• **STATED TASK**: All of the data below must be repeated exactly.

• **SUPPLIED ENTRIES**:
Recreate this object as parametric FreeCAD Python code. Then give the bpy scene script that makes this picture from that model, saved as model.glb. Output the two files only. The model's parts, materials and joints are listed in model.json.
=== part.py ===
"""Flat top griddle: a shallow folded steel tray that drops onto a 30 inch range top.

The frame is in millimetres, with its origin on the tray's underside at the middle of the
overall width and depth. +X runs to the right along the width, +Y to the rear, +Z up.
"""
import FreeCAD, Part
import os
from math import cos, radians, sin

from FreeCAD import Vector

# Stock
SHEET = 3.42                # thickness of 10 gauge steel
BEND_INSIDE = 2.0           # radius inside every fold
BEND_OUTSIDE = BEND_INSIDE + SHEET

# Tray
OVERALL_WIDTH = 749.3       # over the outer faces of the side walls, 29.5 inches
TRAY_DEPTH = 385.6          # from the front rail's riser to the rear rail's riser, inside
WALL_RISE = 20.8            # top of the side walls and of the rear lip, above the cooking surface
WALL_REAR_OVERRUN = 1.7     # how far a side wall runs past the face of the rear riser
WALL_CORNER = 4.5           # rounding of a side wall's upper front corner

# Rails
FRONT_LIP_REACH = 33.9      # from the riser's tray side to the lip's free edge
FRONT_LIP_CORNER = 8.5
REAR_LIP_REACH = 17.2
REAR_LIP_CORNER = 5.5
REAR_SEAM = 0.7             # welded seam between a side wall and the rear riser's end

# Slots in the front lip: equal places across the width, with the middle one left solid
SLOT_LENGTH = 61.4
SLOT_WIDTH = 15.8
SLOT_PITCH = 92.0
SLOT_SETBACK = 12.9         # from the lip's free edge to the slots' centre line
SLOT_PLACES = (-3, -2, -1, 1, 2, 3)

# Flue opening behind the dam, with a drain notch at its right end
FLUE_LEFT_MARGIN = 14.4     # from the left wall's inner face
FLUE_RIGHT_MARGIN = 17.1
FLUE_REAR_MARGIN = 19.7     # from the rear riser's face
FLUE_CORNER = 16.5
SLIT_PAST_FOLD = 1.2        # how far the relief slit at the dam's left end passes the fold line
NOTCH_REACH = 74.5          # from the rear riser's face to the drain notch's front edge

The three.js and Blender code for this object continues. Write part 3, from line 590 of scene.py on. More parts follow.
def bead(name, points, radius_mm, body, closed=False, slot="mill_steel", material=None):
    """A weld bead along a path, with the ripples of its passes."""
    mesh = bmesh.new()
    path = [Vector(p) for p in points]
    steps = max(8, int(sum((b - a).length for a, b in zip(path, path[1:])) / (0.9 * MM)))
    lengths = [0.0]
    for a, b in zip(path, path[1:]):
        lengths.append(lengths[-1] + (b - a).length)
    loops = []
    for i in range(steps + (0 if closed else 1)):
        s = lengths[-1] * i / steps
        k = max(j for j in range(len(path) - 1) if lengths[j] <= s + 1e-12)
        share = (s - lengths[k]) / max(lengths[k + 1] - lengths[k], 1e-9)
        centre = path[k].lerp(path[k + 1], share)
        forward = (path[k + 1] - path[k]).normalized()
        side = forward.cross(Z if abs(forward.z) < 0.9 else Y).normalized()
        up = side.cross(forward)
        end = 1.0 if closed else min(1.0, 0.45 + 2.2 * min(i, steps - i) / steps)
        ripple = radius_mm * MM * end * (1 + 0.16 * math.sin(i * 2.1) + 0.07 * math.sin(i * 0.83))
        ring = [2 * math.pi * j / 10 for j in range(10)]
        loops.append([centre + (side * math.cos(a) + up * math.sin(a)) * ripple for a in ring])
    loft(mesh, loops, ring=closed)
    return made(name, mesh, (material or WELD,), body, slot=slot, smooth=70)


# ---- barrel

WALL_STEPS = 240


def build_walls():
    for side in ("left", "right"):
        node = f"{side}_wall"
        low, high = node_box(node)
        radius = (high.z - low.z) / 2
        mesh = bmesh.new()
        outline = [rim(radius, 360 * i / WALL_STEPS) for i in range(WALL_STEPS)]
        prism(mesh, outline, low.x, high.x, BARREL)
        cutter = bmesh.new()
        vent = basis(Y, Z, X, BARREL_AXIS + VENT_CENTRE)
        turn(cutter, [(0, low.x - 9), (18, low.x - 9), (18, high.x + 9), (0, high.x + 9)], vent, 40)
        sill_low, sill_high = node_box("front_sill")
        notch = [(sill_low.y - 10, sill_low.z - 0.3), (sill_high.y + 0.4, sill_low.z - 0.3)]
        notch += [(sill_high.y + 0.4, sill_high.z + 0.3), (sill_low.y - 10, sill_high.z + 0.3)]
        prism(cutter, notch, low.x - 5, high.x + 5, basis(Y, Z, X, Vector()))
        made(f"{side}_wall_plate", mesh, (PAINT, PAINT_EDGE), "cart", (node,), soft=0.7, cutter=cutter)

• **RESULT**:
Recreate this object as parametric FreeCAD Python code. Then give the bpy scene script that makes this picture from that model, saved as model.glb. Output the two files only. The model's parts, materials and joints are listed in model.json.
=== part.py ===
"""Flat top griddle: a shallow folded steel tray that drops onto a 30 inch range top.

The frame is in millimetres, with its origin on the tray's underside at the middle of the
overall width and depth. +X runs to the right along the width, +Y to the rear, +Z up.
"""
import FreeCAD, Part
import os
from math import cos, radians, sin

from FreeCAD import Vector

# Stock
SHEET = 3.42                # thickness of 10 gauge steel
BEND_INSIDE = 2.0           # radius inside every fold
BEND_OUTSIDE = BEND_INSIDE + SHEET

# Tray
OVERALL_WIDTH = 749.3       # over the outer faces of the side walls, 29.5 inches
TRAY_DEPTH = 385.6          # from the front rail's riser to the rear rail's riser, inside
WALL_RISE = 20.8            # top of the side walls and of the rear lip, above the cooking surface
WALL_REAR_OVERRUN = 1.7     # how far a side wall runs past the face of the rear riser
WALL_CORNER = 4.5           # rounding of a side wall's upper front corner

# Rails
FRONT_LIP_REACH = 33.9      # from the riser's tray side to the lip's free edge
FRONT_LIP_CORNER = 8.5
REAR_LIP_REACH = 17.2
REAR_LIP_CORNER = 5.5
REAR_SEAM = 0.7             # welded seam between a side wall and the rear riser's end

# Slots in the front lip: equal places across the width, with the middle one left solid
SLOT_LENGTH = 61.4
SLOT_WIDTH = 15.8
SLOT_PITCH = 92.0
SLOT_SETBACK = 12.9         # from the lip's free edge to the slots' centre line
SLOT_PLACES = (-3, -2, -1, 1, 2, 3)

# Flue opening behind the dam, with a drain notch at its right end
FLUE_LEFT_MARGIN = 14.4     # from the left wall's inner face
FLUE_RIGHT_MARGIN = 17.1
FLUE_REAR_MARGIN = 19.7     # from the rear riser's face
FLUE_CORNER = 16.5
SLIT_PAST_FOLD = 1.2        # how far the relief slit at the dam's left end passes the fold line
NOTCH_REACH = 74.5          # from the rear riser's face to the drain notch's front edge

The three.js and Blender code for this object continues. Write part 3, from line 590 of scene.py on. More parts follow.
def bead(name, points, radius_mm, body, closed=False, slot="mill_steel", material=None):
    """A weld bead along a path, with the ripples of its passes."""
    mesh = bmesh.new()
    path = [Vector(p) for p in points]
    steps = max(8, int(sum((b - a).length for a, b in zip(path, path[1:])) / (0.9 * MM)))
    lengths = [0.0]
    for a, b in zip(path, path[1:]):
        lengths.append(lengths[-1] + (b - a).length)
    loops = []
    for i in range(steps + (0 if closed else 1)):
        s = lengths[-1] * i / steps
        k = max(j for j in range(len(path) - 1) if lengths[j] <= s + 1e-12)
        share = (s - lengths[k]) / max(lengths[k + 1] - lengths[k], 1e-9)
        centre = path[k].lerp(path[k + 1], share)
        forward = (path[k + 1] - path[k]).normalized()
        side = forward.cross(Z if abs(forward.z) < 0.9 else Y).normalized()
        up = side.cross(forward)
        end = 1.0 if closed else min(1.0, 0.45 + 2.2 * min(i, steps - i) / steps)
        ripple = radius_mm * MM * end * (1 + 0.16 * math.sin(i * 2.1) + 0.07 * math.sin(i * 0.83))
        ring = [2 * math.pi * j / 10 for j in range(10)]
        loops.append([centre + (side * math.cos(a) + up * math.sin(a)) * ripple for a in ring])
    loft(mesh, loops, ring=closed)
    return made(name, mesh, (material or WELD,), body, slot=slot, smooth=70)


# ---- barrel

WALL_STEPS = 240


def build_walls():
    for side in ("left", "right"):
        node = f"{side}_wall"
        low, high = node_box(node)
        radius = (high.z - low.z) / 2
        mesh = bmesh.new()
        outline = [rim(radius, 360 * i / WALL_STEPS) for i in range(WALL_STEPS)]
        prism(mesh, outline, low.x, high.x, BARREL)
        cutter = bmesh.new()
        vent = basis(Y, Z, X, BARREL_AXIS + VENT_CENTRE)
        turn(cutter, [(0, low.x - 9), (18, low.x - 9), (18, high.x + 9), (0, high.x + 9)], vent, 40)
        sill_low, sill_high = node_box("front_sill")
        notch = [(sill_low.y - 10, sill_low.z - 0.3), (sill_high.y + 0.4, sill_low.z - 0.3)]
        notch += [(sill_high.y + 0.4, sill_high.z + 0.3), (sill_low.y - 10, sill_high.z + 0.3)]
        prism(cutter, notch, low.x - 5, high.x + 5, basis(Y, Z, X, Vector()))
        made(f"{side}_wall_plate", mesh, (PAINT, PAINT_EDGE), "cart", (node,), soft=0.7, cutter=cutter)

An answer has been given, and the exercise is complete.